The crux here is not an ontological matter of incorporation or identification. It is a problem of dependence and its modalities. Market dependence is the principal prerequisite for the establishment and maintenance of the capitalist mode of production; it is firstly market dependence that will need to be overcome if we are ever to move beyond it; and market dependence is premised upon a separation from means of subsistence. There is at least some scope for a nominal reciprocity within this basic dependence: though workers need commodities, capital too has a need for labour. But the tendency of this relationship to issue in a surplus population amounts to a shift from mutual dependency—albeit within an asymmetry of power—towards an increasingly lopsided situation, in which a large part of the human population clings on for dear life to its dysfunctional supplier of subsistence goods. Bound to the extraction of fossil fuels and a broader despoliation of nature, this supplier threatens ultimately to kill its dependents. Such profound dependence on something that threatens ultimately to kill us might be compared to a narcotic addiction, but the reproductive, nutritive nature of the bond here invokes something even more thoroughly existential: the fragility of the infant. The proletariat is the dependent child of capital, infantilised by capitalist society and insecurely attached to a parent constantly threatening to withhold their affections.

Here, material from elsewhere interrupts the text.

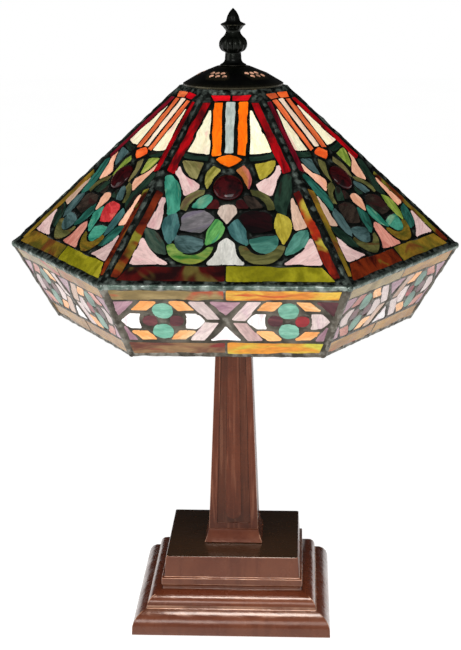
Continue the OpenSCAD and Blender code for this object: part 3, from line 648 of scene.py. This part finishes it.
# For each node: the make of its glass, how far its panes run out over the room between
# them in mm, and the glass of its panes on the front and back panels and on the others:
# those left of the centre line, on it and right of it, from the top down
GLASS = {
    "top_panes": ("clear", 0.12, "scarlet||scarlet", "coral||flame"),
    "ruby_bars": ("clear", 0.12, "ruby||ruby", "wine_ruby||ruby"),
    "orange_bars": ("clear", 0.12, "amber||amber", "coral||coral"),
    "crest_panes": ("clear", 0.12, "|amber|", "|flame|"),
    "band_rubies": ("clear", 0.3, "claret claret||claret cranberry", "claret claret||cranberry claret"),
    "centre_bars": ("milky", 0.12, "|dove|", "|shell|"),
    "cream_panes": ("milky", 0.12, "cream||cream", "cream||cream"),
    "pink_panes": ("milky", 0.6, "pink pink pink||pink tan pink", "peach tan pink||peach peach pink"),
    "centre_panes": ("milky", 0.6, "|haze pearl|", "|peach rosy|"),
    "band_chevrons": ("milky", 0.4, "blush blush||blush pink", "blush tan||tan blush"),
    "band_arrows": ("milky", 0.4, "snow snow||snow blush", "blush blush||blush blush"),
    "band_oranges": ("milky", 0.4, "apricot " * 4 + "||" + "apricot " * 4,
                     "apricot rosy " * 2 + "||" + "apricot rosy " * 2),
    "band_mauves": ("milky", 0.3, "mauve mauve|mauve snow|claret mauve",
                    "mauve mauve|mauve snow|mauve mauve"),
    "band_roundels": ("milky", 0.12, "aqua aqua||aqua aqua", "celadon celadon||celadon celadon"),
    "shoulder_panes": ("wispy", 0.5, "night moss||night citron", "night smoke_teal||night lime"),
    "jewel_leaves": ("wispy", 0.5, "lemon||rose_amber", "lime||moss"),
    "tall_leaves": ("wispy", 0.7, "teal||night", "deep_teal||night"),
    "side_leaves": ("wispy", 0.8, "blue_teal slate||citron sea", "smoke_teal night||lime deep_teal"),
    "arching_leaves": ("wispy", 0.7, "reed teal garnet||olive umber garnet",
                       "olive night umber||olive smoke_teal night"),
    "petals": ("wispy", 0.7, "mulberry smoke_teal||black_ruby sea", "umber smoke_teal||umber teal"),
    "flower_leaves": ("wispy", 0.7, "fern grass||blue_teal olive", "deep_teal olive||teal moor"),
    "border_bars": ("streaky", 0.12, "fire||blaze", "moor||fire"),
    "rim_strips": ("streaky", 0.12, "oxblood||mustard", "moor||mustard"),
    "band_strips": ("streaky", 0.12, "sand brick||sunset harvest", "sand honey||honey honey"),
}
# Single panes that differ from their kind: (node, panel, side, place) to glass
ODD_PANES = {
    ("petals", 5, 1, 0): "cherry",
    ("petals", 5, 1, 1): "teal",
    ("flower_leaves", 5, 1, 0): "teal",
    ("side_leaves", 5, 1, 0): "blue_teal",
    ("jewel_leaves", 1, -1, 0): "olive",
    ("top_panes", 5, 1, 0): "scarlet",
    ("rim_strips", 1, -1, 0): "fire",
    ("rim_strips", 1, 1, 0): "moor",
}
# The makes of glass: the size of the wisps, how hard their edges are, how much of the
# third tone shows and how strongly the glass is lit
MAKES = {
    "clear": dict(wisp=0.8, cloud=(0.3, 0.72), accent=(0.66, 0.8), glow=0.5, rough=0.07),
    "milky": dict(wisp=0.7, cloud=(0.3, 0.7), accent=(0.56, 0.76), glow=0.5, rough=0.12),
    "wispy": dict(wisp=0.9, cloud=(0.34, 0.66), accent=(0.56, 0.7), glow=0.34, rough=0.09),
    "streaky": dict(wisp=0.5, cloud=(0.38, 0.62), accent=(0.53, 0.66), glow=0.42, rough=0.09),
}
# The band leans over the bright floor and needs less light of its own
FLOOR_LIT = {"crown": 1.0, "band": 0.3}
# The size of the grain across and along a pane, and in panes of patchy glass
GRAIN = (7 * MM, 24 * MM)
PATCHY_GRAIN = (14 * MM, 14 * MM)
PATCHY = ("border_bars", "rim_strips")
PANE_HALF = 1.5 * MM
UNDER_SOLDER = 0.8 * MM
PANE_MESH = 3.2 * MM
RIPPLE = 0.09 * MM
TILT = 0.006
MOST_LEAN = 0.25 * MM


def pane_keys(loops):
    """The side and the place in its list of each of a node's panes."""
    middles = [loop[:, 0].mean() for loop in loops]
    sides = [0 if abs(x) < MM else int(math.copysign(1, x)) for x in middles]
    return [(side, sides[:i].count(side)) for i, side in enumerate(sides)]


def long_axis(loop):
    """The direction in which a pane is longest."""
    return np.linalg.eigh(np.cov((loop - loop.mean(axis=0)).T))[1][:, 1]


def set_glass(piece, tones, grain):
    """Gives a piece of glass its three tones and the grain that its wisps follow."""
    for letter, layer in zip("abc", tones):
        set_attribute(piece, "tone_" + letter, "FLOAT_COLOR", layer)
    set_attribute(piece, "grain", "FLOAT_VECTOR", grain)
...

It is easy to mistake thoroughgoing dependency for perfect identification, as if the capital relation permitted some womb-like ‘oceanic feeling’. But we are not enclosed within this mode of production as in a uterus. Though the dependency may be complete, it does not engulf us. And even a baby does a great deal more than eat and shit: it is a self-developing neural system which learns spontaneously to integrate and regulate its sensory organs, limbs, interior; to locate itself in space; to form a posture oriented to the world of things and people stretching beyond its parents; to extend the neural maps of its limbs into tools, and to begin to make that world act upon itself—all alongside a complete alimentary dependency. Capital’s dependents too will have to develop a posture, an orientation, tools, if they are to stand a chance of eating after their parent’s demise, and they cannot and do not merely wait for that moment. Everywhere people strive to stand and become mobile; to set and follow their own rules, if given half a chance. They find ways with the stuff of the world to construct themselves and to reconstruct that stuff. Insofar as capitalist society inhibits or prohibits that development of autonomy, it infantilises us. But the infant must learn to feed itself.